* Given request *
Reproduce all of the data exactly, with no line skipped.

* Collected data *
____________________
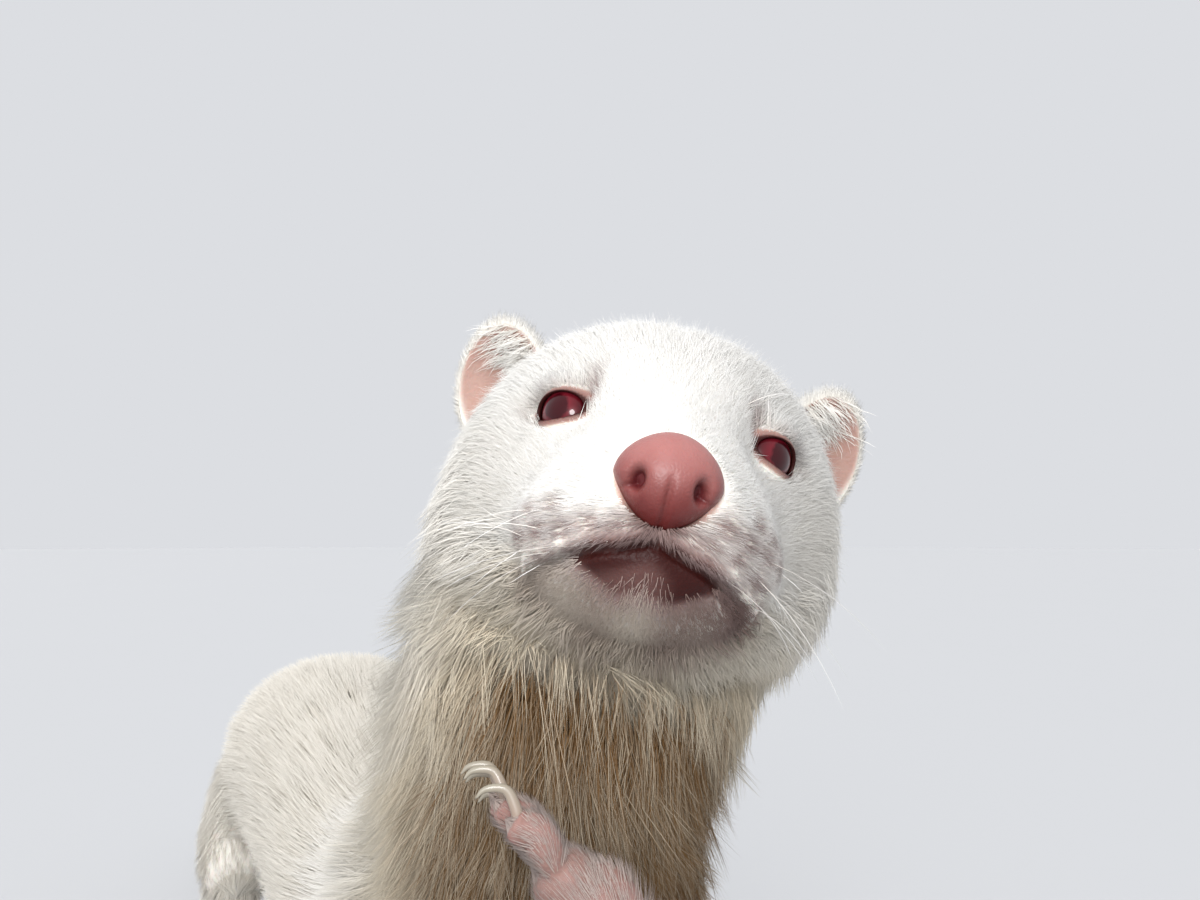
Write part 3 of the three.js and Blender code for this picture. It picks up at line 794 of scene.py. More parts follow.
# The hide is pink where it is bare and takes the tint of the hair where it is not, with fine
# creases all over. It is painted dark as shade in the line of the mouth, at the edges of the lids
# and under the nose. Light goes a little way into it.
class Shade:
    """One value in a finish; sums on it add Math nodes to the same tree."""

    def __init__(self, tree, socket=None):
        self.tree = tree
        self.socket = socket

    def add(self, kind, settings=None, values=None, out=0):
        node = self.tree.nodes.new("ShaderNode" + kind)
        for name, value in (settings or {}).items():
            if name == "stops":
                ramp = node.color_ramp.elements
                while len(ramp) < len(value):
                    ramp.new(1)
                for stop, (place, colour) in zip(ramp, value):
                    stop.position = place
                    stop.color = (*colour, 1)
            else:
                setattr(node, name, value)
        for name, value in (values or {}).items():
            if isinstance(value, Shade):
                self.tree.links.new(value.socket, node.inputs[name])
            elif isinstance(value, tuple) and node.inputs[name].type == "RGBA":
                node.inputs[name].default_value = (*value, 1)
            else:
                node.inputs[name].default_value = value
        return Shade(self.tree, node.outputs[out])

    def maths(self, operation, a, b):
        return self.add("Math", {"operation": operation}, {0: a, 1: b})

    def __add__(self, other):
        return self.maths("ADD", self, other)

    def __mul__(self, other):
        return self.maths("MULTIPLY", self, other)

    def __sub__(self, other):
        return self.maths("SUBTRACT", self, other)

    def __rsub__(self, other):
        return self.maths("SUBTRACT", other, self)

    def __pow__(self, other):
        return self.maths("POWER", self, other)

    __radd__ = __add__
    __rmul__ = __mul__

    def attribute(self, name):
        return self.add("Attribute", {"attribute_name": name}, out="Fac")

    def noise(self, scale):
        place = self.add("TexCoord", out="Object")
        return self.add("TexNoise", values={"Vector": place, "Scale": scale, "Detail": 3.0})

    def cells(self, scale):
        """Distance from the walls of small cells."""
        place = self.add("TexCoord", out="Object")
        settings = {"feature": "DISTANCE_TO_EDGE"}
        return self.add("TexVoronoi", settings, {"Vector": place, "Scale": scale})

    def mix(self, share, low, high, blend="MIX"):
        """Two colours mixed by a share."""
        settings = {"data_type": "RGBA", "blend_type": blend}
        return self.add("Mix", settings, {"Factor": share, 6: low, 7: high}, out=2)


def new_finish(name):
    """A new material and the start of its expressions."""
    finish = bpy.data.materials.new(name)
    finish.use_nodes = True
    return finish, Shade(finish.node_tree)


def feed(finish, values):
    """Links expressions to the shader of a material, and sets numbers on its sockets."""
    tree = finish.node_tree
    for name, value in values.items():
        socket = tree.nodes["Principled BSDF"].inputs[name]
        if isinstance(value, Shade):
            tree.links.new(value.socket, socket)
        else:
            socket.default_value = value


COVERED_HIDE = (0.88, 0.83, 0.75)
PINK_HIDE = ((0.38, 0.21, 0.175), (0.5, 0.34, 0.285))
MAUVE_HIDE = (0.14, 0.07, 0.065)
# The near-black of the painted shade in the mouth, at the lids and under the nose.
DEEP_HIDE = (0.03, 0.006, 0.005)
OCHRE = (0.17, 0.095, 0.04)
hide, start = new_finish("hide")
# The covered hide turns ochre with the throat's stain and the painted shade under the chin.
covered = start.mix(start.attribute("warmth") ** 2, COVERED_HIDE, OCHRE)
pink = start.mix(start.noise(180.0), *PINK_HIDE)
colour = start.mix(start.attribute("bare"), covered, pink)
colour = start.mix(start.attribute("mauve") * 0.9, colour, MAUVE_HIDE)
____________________
* Final result *
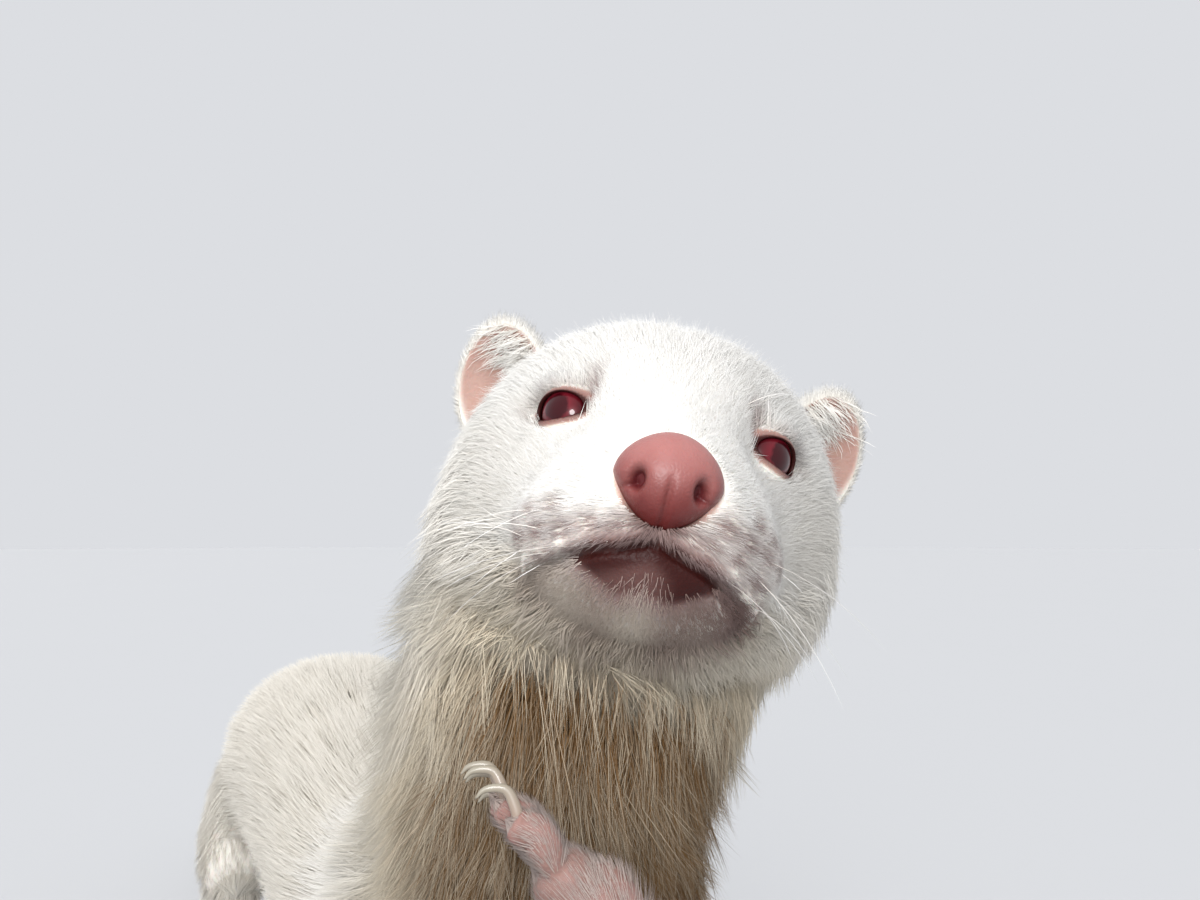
Write part 3 of the three.js and Blender code for this picture. It picks up at line 794 of scene.py. More parts follow.
# The hide is pink where it is bare and takes the tint of the hair where it is not, with fine
# creases all over. It is painted dark as shade in the line of the mouth, at the edges of the lids
# and under the nose. Light goes a little way into it.
class Shade:
    """One value in a finish; sums on it add Math nodes to the same tree."""

    def __init__(self, tree, socket=None):
        self.tree = tree
        self.socket = socket

    def add(self, kind, settings=None, values=None, out=0):
        node = self.tree.nodes.new("ShaderNode" + kind)
        for name, value in (settings or {}).items():
            if name == "stops":
                ramp = node.color_ramp.elements
                while len(ramp) < len(value):
                    ramp.new(1)
                for stop, (place, colour) in zip(ramp, value):
                    stop.position = place
                    stop.color = (*colour, 1)
            else:
                setattr(node, name, value)
        for name, value in (values or {}).items():
            if isinstance(value, Shade):
                self.tree.links.new(value.socket, node.inputs[name])
            elif isinstance(value, tuple) and node.inputs[name].type == "RGBA":
                node.inputs[name].default_value = (*value, 1)
            else:
                node.inputs[name].default_value = value
        return Shade(self.tree, node.outputs[out])

    def maths(self, operation, a, b):
        return self.add("Math", {"operation": operation}, {0: a, 1: b})

    def __add__(self, other):
        return self.maths("ADD", self, other)

    def __mul__(self, other):
        return self.maths("MULTIPLY", self, other)

    def __sub__(self, other):
        return self.maths("SUBTRACT", self, other)

    def __rsub__(self, other):
        return self.maths("SUBTRACT", other, self)

    def __pow__(self, other):
        return self.maths("POWER", self, other)

    __radd__ = __add__
    __rmul__ = __mul__

    def attribute(self, name):
        return self.add("Attribute", {"attribute_name": name}, out="Fac")

    def noise(self, scale):
        place = self.add("TexCoord", out="Object")
        return self.add("TexNoise", values={"Vector": place, "Scale": scale, "Detail": 3.0})

    def cells(self, scale):
        """Distance from the walls of small cells."""
        place = self.add("TexCoord", out="Object")
        settings = {"feature": "DISTANCE_TO_EDGE"}
        return self.add("TexVoronoi", settings, {"Vector": place, "Scale": scale})

    def mix(self, share, low, high, blend="MIX"):
        """Two colours mixed by a share."""
        settings = {"data_type": "RGBA", "blend_type": blend}
        return self.add("Mix", settings, {"Factor": share, 6: low, 7: high}, out=2)


def new_finish(name):
    """A new material and the start of its expressions."""
    finish = bpy.data.materials.new(name)
    finish.use_nodes = True
    return finish, Shade(finish.node_tree)


def feed(finish, values):
    """Links expressions to the shader of a material, and sets numbers on its sockets."""
    tree = finish.node_tree
    for name, value in values.items():
        socket = tree.nodes["Principled BSDF"].inputs[name]
        if isinstance(value, Shade):
            tree.links.new(value.socket, socket)
        else:
            socket.default_value = value


COVERED_HIDE = (0.88, 0.83, 0.75)
PINK_HIDE = ((0.38, 0.21, 0.175), (0.5, 0.34, 0.285))
MAUVE_HIDE = (0.14, 0.07, 0.065)
# The near-black of the painted shade in the mouth, at the lids and under the nose.
DEEP_HIDE = (0.03, 0.006, 0.005)
OCHRE = (0.17, 0.095, 0.04)
hide, start = new_finish("hide")
# The covered hide turns ochre with the throat's stain and the painted shade under the chin.
covered = start.mix(start.attribute("warmth") ** 2, COVERED_HIDE, OCHRE)
pink = start.mix(start.noise(180.0), *PINK_HIDE)
colour = start.mix(start.attribute("bare"), covered, pink)
colour = start.mix(start.attribute("mauve") * 0.9, colour, MAUVE_HIDE)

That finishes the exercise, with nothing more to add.